Caminhar ouvindo Djavan, eis um prazer que descobri há pouco tempo. O leitor não imagina o quanto umas voltas matinais, sem compromisso, ao som de uma boa música pode fazer por uma pessoa. Talvez a música não lhe agrade, então pode fazer outra escolha, uma que mexa com seus sentidos, que aguce sua sensibilidade.
Por falar em sensibilidade, acho que esse foi um dos efeitos benéficos que a caminhada me trouxe. Assim, numa manhã eu compunha uma poesia, filosofava, noutra, esboçava mentalmente uma crônica enquanto fazia autoanálise e observava o mundo a minha volta. E foi num desses instantes de contemplação da natureza, ou melhor, do caos em que se torna tudo que o homem toca, que vi uma sobrevivente, uma flor silvestre em meio a um amontoado de restos de construção e principalmente areia, uma linda flor amarela. Não resisti e subi nos entulhos para registrar aquela sobrevivente, porque me enxerguei nela.
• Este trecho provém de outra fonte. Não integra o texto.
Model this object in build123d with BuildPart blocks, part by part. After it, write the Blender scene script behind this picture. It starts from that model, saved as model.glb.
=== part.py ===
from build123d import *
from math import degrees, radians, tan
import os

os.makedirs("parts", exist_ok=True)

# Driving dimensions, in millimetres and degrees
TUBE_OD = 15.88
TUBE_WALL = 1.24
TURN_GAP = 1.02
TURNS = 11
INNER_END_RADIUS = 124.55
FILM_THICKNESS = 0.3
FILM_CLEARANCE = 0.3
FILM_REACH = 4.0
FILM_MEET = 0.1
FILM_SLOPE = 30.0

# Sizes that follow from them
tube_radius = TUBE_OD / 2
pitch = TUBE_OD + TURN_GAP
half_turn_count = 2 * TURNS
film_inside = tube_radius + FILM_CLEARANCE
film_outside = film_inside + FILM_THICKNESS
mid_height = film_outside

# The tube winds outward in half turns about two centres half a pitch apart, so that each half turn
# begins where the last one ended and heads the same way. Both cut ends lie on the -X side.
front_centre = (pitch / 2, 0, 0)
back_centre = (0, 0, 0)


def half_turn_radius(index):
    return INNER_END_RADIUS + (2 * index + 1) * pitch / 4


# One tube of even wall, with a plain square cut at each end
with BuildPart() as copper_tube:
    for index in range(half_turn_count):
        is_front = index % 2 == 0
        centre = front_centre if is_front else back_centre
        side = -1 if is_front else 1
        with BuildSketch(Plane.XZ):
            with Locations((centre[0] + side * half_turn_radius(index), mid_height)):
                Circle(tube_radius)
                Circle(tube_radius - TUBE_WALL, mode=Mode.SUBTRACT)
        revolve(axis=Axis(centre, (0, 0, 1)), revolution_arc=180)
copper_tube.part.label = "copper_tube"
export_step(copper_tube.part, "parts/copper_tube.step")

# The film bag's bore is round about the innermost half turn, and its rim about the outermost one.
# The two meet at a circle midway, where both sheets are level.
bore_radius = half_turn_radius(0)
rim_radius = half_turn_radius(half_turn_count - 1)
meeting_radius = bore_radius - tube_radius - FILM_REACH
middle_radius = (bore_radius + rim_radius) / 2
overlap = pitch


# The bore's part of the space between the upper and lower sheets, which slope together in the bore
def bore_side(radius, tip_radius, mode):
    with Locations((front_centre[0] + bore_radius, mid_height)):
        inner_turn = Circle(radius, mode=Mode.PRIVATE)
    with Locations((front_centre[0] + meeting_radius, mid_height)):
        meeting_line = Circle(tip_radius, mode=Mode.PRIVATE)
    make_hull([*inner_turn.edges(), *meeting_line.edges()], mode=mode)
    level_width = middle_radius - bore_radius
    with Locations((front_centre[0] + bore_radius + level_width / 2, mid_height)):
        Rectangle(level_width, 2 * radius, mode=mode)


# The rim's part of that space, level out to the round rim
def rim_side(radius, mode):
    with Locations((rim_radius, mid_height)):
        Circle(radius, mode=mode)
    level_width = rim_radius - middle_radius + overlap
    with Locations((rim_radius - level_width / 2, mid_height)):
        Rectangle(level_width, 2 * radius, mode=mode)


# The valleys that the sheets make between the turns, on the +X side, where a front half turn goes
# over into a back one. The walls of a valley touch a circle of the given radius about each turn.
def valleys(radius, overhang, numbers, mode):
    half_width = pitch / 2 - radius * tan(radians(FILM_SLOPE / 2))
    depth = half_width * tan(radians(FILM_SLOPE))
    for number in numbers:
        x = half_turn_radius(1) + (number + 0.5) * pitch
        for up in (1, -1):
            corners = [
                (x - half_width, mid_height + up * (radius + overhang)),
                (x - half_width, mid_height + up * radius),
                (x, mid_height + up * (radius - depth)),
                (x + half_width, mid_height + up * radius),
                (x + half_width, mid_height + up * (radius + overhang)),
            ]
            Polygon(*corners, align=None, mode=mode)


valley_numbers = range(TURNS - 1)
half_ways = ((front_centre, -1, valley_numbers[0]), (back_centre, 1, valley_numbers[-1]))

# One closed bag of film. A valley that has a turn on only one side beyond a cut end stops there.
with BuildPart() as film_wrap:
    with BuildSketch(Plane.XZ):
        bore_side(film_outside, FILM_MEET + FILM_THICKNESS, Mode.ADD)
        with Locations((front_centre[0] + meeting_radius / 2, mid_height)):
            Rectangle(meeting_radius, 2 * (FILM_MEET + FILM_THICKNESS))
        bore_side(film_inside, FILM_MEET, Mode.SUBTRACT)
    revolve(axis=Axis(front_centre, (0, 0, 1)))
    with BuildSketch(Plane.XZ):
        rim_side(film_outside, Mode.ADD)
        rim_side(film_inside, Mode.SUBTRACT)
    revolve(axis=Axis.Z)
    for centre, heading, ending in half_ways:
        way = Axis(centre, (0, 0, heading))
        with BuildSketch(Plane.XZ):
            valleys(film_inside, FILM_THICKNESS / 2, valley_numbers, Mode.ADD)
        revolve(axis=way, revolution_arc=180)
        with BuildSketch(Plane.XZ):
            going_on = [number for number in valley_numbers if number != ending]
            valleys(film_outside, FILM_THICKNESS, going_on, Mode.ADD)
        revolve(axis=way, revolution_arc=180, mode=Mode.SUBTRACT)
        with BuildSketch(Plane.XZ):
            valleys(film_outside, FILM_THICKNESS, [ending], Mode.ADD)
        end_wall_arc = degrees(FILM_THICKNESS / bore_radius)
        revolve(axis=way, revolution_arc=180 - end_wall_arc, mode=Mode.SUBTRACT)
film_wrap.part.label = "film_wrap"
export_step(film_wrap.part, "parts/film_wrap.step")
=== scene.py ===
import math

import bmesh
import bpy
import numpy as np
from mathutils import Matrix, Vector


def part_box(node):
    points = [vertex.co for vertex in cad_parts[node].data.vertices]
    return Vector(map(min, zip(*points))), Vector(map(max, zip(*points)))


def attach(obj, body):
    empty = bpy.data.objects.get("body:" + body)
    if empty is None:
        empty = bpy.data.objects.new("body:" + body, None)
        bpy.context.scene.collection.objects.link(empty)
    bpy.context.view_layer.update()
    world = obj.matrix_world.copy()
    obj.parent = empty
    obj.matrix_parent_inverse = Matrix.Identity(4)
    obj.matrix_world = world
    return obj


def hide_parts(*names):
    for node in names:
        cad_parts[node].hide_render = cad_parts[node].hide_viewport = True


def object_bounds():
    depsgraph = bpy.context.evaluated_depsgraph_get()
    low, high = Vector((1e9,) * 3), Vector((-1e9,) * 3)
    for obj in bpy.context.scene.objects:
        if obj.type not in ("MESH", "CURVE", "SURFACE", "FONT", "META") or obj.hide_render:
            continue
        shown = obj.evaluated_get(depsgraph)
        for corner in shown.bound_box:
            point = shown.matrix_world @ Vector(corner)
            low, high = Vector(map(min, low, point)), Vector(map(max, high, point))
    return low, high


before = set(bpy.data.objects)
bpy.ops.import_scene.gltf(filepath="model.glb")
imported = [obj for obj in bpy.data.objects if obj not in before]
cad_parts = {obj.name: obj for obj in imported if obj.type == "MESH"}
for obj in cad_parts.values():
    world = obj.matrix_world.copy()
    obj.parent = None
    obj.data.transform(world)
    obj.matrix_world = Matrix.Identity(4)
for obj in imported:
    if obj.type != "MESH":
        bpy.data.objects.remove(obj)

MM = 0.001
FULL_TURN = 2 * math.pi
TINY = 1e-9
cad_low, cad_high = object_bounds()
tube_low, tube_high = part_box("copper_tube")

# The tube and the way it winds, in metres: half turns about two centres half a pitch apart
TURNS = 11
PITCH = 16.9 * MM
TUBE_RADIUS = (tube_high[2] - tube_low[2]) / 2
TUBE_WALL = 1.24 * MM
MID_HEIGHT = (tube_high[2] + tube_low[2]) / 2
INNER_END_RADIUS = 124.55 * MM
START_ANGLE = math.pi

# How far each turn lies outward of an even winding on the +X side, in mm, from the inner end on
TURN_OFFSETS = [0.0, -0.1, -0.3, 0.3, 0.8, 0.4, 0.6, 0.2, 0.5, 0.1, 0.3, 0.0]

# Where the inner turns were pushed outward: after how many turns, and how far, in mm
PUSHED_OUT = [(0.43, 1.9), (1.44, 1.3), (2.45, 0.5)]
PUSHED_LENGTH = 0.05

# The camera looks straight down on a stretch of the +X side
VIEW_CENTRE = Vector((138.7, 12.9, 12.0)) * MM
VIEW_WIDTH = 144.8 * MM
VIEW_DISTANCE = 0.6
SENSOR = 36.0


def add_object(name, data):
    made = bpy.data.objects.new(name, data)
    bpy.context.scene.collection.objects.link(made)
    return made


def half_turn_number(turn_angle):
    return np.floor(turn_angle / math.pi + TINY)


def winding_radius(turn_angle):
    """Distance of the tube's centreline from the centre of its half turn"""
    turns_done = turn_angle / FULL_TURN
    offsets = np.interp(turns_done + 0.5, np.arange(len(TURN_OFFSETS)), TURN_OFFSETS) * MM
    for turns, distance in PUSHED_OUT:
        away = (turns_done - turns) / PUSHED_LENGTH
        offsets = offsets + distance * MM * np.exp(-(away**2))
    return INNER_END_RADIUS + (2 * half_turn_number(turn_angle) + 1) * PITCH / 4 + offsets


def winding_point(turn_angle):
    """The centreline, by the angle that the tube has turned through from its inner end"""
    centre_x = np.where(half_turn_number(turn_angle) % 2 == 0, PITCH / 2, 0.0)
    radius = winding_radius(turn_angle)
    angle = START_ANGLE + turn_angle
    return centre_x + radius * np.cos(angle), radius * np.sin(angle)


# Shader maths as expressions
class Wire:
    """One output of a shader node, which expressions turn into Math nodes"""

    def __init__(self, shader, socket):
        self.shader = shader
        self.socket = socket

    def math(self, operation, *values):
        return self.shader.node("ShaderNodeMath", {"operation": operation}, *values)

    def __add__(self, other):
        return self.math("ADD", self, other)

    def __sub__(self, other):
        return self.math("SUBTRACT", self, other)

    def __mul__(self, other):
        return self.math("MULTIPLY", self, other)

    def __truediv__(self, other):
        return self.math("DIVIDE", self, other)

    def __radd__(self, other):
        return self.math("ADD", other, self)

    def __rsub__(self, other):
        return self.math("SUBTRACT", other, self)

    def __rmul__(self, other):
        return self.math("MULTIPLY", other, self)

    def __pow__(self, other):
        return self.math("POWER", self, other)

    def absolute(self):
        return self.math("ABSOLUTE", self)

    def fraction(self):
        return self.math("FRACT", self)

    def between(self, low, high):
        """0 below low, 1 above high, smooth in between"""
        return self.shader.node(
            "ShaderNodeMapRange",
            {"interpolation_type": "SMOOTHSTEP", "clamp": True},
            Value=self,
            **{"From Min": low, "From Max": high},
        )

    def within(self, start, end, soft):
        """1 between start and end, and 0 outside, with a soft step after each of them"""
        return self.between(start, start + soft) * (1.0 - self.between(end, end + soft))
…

Eu, sobrevivente de um relacionamento caótico, entulhado de dores constantes, de falta de companheirismo e excesso de solidão, tal qual aquela flor perdida na areia, eu, que apesar de tudo, estava ali, caminhando, desfrutando da minha boa companhia, me deliciando com uma música, apreciando a vida na sua simplicidade, conseguindo sentir as possibilidades além da dor, da tristeza que me corroía a cada dia.
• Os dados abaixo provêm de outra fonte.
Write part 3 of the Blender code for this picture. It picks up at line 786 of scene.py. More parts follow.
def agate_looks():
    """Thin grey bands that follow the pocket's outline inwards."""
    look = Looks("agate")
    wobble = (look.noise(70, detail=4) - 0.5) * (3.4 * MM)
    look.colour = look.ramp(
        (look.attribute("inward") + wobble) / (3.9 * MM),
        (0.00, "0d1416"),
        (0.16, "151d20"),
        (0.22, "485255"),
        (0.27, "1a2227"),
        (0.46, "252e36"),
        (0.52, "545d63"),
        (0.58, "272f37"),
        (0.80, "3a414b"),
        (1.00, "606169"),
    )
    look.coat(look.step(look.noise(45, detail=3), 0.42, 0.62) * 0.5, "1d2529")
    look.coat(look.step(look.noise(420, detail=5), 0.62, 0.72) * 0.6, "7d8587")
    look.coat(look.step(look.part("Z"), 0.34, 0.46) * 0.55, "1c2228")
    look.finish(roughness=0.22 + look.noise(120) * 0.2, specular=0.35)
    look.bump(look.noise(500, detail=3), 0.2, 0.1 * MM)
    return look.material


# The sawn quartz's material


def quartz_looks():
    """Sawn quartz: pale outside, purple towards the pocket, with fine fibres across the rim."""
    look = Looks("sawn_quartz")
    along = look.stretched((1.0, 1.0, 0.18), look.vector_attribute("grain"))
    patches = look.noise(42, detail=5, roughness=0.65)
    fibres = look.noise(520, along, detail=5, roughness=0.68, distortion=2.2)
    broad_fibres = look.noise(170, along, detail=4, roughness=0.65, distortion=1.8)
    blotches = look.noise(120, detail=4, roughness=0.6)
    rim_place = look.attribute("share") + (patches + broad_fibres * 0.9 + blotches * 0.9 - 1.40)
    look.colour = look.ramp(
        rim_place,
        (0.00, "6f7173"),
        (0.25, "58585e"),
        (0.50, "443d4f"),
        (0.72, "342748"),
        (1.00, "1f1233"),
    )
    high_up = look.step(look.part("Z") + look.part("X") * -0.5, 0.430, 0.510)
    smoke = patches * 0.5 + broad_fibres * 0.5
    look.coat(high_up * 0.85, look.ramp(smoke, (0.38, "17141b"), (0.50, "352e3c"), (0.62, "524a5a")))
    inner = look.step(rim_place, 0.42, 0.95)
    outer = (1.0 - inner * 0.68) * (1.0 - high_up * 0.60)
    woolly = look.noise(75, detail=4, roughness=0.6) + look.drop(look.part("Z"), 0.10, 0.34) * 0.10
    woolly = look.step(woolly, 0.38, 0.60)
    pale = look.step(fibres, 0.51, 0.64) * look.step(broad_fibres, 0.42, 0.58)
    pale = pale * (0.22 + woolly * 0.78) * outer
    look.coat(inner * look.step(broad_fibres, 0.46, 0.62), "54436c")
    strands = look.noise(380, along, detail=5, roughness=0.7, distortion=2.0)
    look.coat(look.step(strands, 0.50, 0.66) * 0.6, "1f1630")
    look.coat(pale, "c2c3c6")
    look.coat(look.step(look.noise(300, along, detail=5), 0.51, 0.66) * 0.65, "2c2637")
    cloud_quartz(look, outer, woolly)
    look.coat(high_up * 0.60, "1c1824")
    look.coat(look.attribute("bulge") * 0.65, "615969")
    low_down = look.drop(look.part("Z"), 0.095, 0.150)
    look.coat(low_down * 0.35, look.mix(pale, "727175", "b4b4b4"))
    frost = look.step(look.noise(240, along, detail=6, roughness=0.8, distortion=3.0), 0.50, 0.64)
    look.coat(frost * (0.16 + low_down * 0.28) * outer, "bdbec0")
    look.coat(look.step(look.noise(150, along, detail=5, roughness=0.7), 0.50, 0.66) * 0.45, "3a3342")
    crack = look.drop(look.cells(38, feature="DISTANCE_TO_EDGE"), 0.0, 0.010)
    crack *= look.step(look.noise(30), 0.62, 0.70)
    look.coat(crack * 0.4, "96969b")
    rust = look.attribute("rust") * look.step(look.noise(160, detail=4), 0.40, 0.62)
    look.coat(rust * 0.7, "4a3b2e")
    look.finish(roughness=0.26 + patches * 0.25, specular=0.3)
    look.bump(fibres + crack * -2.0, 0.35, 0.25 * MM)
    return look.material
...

Aquela flor tão simples, tão humilde, não apenas sobrevivia, mas vivia em sua plenitude de cor e beleza, a despeito do caos a sua volta. Superou as barreiras de um solo arenoso, de um lugar insalubre pro seu crescimento e desabrochou pra vida, aprendi muito com aquela flor a olhar a vida em suas possibilidades, a superar os obstáculos a ir além do sobreviver.